Because members do not have a vesting period prior to receiving services, Villages often find members who join only when they experience a crisis, requiring immediate services. Social workers and Village leaders must work to communicate and demonstrate why it is important for members to invest in membership benefits prior to such crises.

Expanding the model into low- and moderate-income communities is a critical challenge for social workers. Reliance on membership dues to support infrastructure and coordinate services is problematic. In lower-income communities, the dues would have to be subsidized or services scaled back to sustain a Village. Likewise, reliance on volunteers may be more challenging in lesser endowed or historically disempowered communities. Social workers need to focus on building external support from public and private sources to expand these initiatives.

Policy and Research Roles
Social workers also face challenges in conducting research and using findings to improve Village practices and long term care policy. Because the Village model is in the developing stage, there is a lack of research on its efficacy. The impact of Village services on long term care outcomes, such as premature institutionalization, quality of life, overall health, or cost-effectiveness, is not well understood. A better understanding will help Villages build a case for policy changes at local, state, and federal levels, including access to funding to subsidize Village programs in low-income communities or for additional in-home support services.

Additionally, the impact of Villages at the community level, including their ability to build a sense of community, increase civic engagement, enhance personal and interpersonal empowerment, increase social capital, and engage the leadership of older adults, is not well understood. It’s necessary to determine the impact of a volunteer-first model, which includes the benefits to volunteers and members alike. This research is vital to conclude whether Villages are meeting the goals set forth in the model’s mission.

The Village Vision
Not all aspects of aging in place can be addressed via volunteer services or at the community level. Not all older adults will choose to remain in a particular community, so a continuum of options is needed. We are not proposing a devolutionary response to long term care services, whereby the community becomes the focal point and main provider of services. Rather, we are suggesting that Village initiatives have a role in supporting aging in place by expanding access to critical resources within communities and raising awareness of the need for long term care.

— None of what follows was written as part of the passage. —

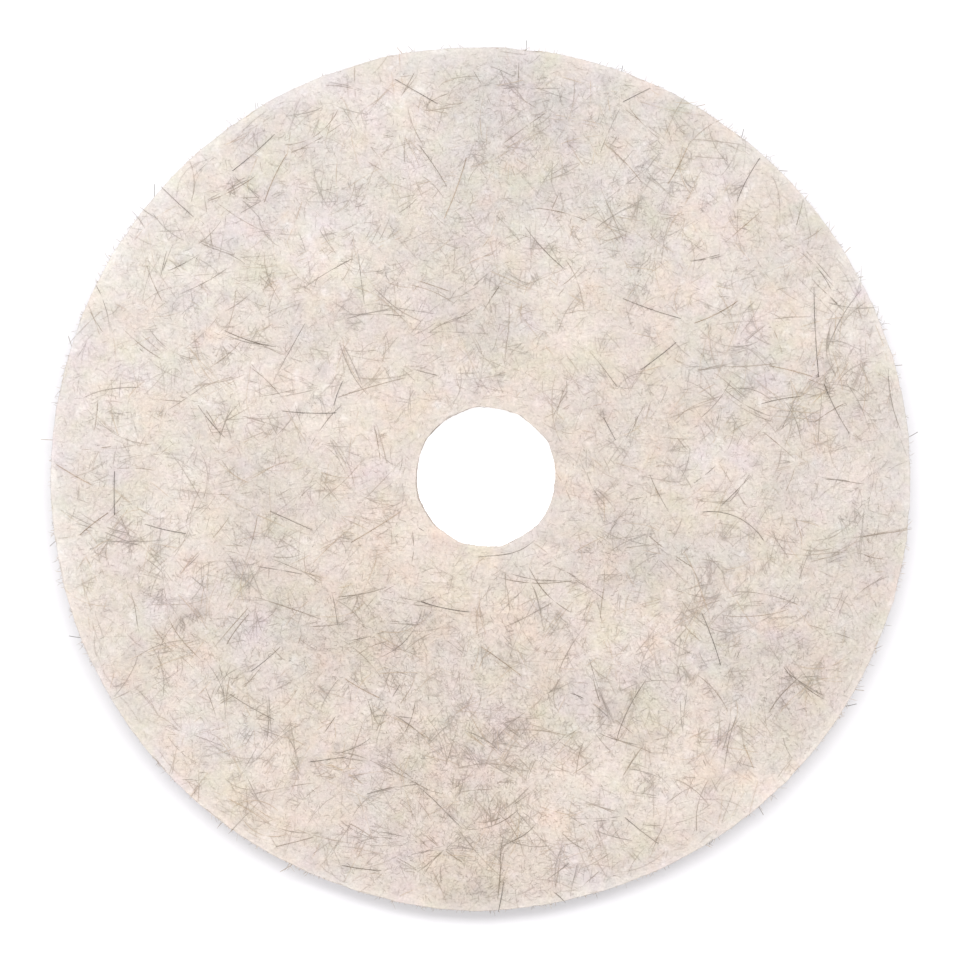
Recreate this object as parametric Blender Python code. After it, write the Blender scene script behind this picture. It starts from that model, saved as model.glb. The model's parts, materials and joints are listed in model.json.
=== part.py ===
"""Felt polishing wheel: a round pad die-cut from a thick web of cream fibre and stiff animal hair.

The web is made of thin cross-lapped plies, with long hairs caught between them and lying on the
working face. The pad lies flat. Its axis is +Z, the working face is up, and the origin is in the
middle of the underside.
"""

import math
import random

import bmesh
import bpy
from mathutils import Vector

# Driving dimensions, in metres
PAD_DIAMETER = 0.508
PAD_THICKNESS = 0.0254
HUB_HOLE_DIAMETER = 0.08255
HUB_HOLE_CENTRE = (0.0029, 0.0006)
HAIR_DIAMETER = 0.0003
HAIR_CLEARANCE = 0.00015

# The web: plies of equal thickness, a hair's slot apart
PLY_COUNT = 6
PLY_SLOT = HAIR_DIAMETER + 2 * HAIR_CLEARANCE
PLY_THICKNESS = (PAD_THICKNESS - (PLY_COUNT - 1) * PLY_SLOT) / PLY_COUNT
EDGE_ROUNDING = 0.0008
OUTLINE_POINTS = 96
RIM_WAVINESS = 0.0003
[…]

The rapidly growing Village movement has presented a new community-based service medium for older adults who choose to age at home. Social work’s practice philosophy is particularly compatible with the empowerment and community-focused philosophy of the Village model.

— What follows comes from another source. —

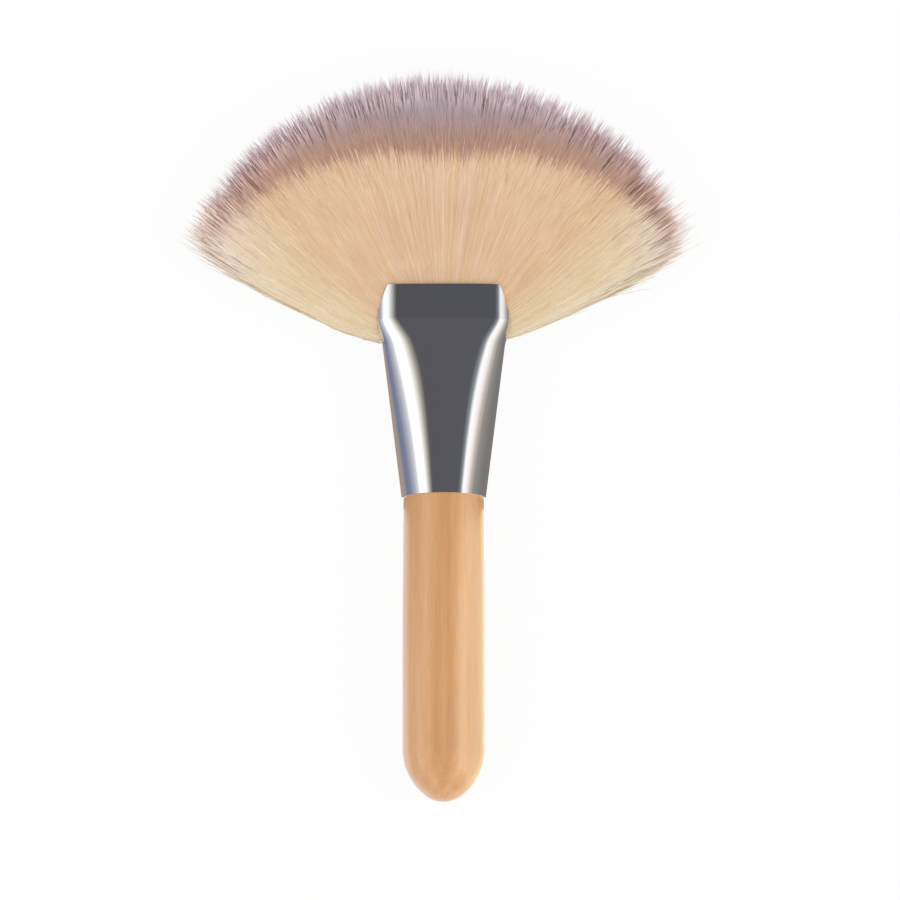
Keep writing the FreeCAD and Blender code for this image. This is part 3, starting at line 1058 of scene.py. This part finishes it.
bright, tree = new_material("handle_card")
place = add_node(tree, "ShaderNodeTexCoord").outputs["Object"]
axes = add_node(tree, "ShaderNodeSeparateXYZ", {0: place})
height = add_node(tree, "ShaderNodeMath", {0: axes.outputs[2], 1: axis_z}, operation="SUBTRACT").outputs[0]
turn = add_node(tree, "ShaderNodeMath", {0: axes.outputs[0], 1: height}, operation="ARCTAN2").outputs[0]
past_middle = add_node(tree, "ShaderNodeMath", {
    0: turn, 1: handle_card_middle,
}, operation="SUBTRACT").outputs[0]
past_middle = add_node(tree, "ShaderNodeMath", {0: past_middle}, operation="ABSOLUTE").outputs[0]
card_share = add_node(tree, "ShaderNodeMapRange", {
    "Value": past_middle, "From Min": fade_start, "From Max": fade_end, "To Min": 1.0, "To Max": 0.0,
}, interpolation_type="SMOOTHSTEP").outputs[0]
card_light = add_node(tree, "ShaderNodeEmission", {
    "Color": linear("#F4FFFA"), "Strength": handle_card_glow,
}).outputs[0]
clear = add_node(tree, "ShaderNodeBsdfTransparent").outputs[0]
faded = add_node(tree, "ShaderNodeMixShader", {0: card_share, 1: clear, 2: card_light}).outputs[0]
add_node(tree, "ShaderNodeOutputMaterial", {"Surface": faded})

bm = bmesh.new()
start = handle_card_middle - handle_card_half_turn
x = handle_card_radius * math.sin(start)
z = axis_z + handle_card_radius * math.cos(start)
ends = [bm.verts.new((x, y, z)) for y in (handle_card_back, cards_meet)]
edge = bm.edges.new(ends)
bmesh.ops.spin(
    bm, geom=ends + [edge], cent=(0, 0, axis_z), axis=(0, 1, 0), angle=2 * handle_card_half_turn, steps=24,
)
only_reflected(new_piece("handle_card", finished_mesh(bm, "handle_card"), bright))
print(bright.name, len(tree.nodes), "nodes, radius", round(handle_card_radius / MM), "mm")

# %% [markdown]
# ## Camera
# The camera looks down on the brush from 81.4 degrees, a little from the handle's side. A long lens from far
# away keeps the fan's outline true.

# %% Camera
camera_elevation = math.radians(81.4)
camera_distance = 1.2
view_width = 180 * MM
view_middle = Vector((1.26 * MM, -2.79 * MM, axis_z))

lens = bpy.data.cameras.new("camera")
lens.sensor_width = 36.0
lens.lens = lens.sensor_width * camera_distance / view_width
lens.clip_end = 20.0
camera = bpy.data.objects.new("camera", lens)
bpy.context.scene.collection.objects.link(camera)
back = Vector((0, -math.cos(camera_elevation), math.sin(camera_elevation)))
camera.location = view_middle + back * camera_distance
camera.rotation_euler = (math.pi / 2 - camera_elevation, 0, 0)
bpy.context.scene.camera = camera
bpy.context.scene.view_settings.view_transform = "Standard"
print("lens", round(lens.lens), "mm at", camera_distance, "m")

Note: A more detailed discussion of the Village model can be found in the authors’ article “It Takes a Village: Community Practice, Social Work & Aging in Place,” published in the Journal of Gerontological Social Work (2011, 54(5), 528-541).

— Katie McDonough, MSW, LICSW, is executive director of Capitol Hill Village in Washington, DC.

— Joan K. Davitt, PhD, MSS, MLSP, is an associate professor and the Hartford Geriatric Faculty Scholar in the School of Social Work at the University of Maryland, Baltimore.

 

References
O’Melia, M. W., Miley, K. K., & Dubois, B. L. (2004). Generalist social work practice: an empowering approach. 4th ed. Boston: Allyn and Bacon.

Rothman, J. (1995). Approaches to community intervention. In J. Rothman, J. L. Erlich, J. E. Tropman (Eds.), Strategies of community intervention. 5th edition. (pp. 26-63) Itasca, IL: F. E. Peacock.

Warren, R. L. (1971). The community in America. 2nd ed. Chicago, IL: Rand McNally.

Weil, M. (2005). Introduction: Contexts and challenges for 21st century communities. In M. Weil (Ed.), The handbook of community practice. (pp. 3-33). Thousand Oaks, CA: Sage Publications.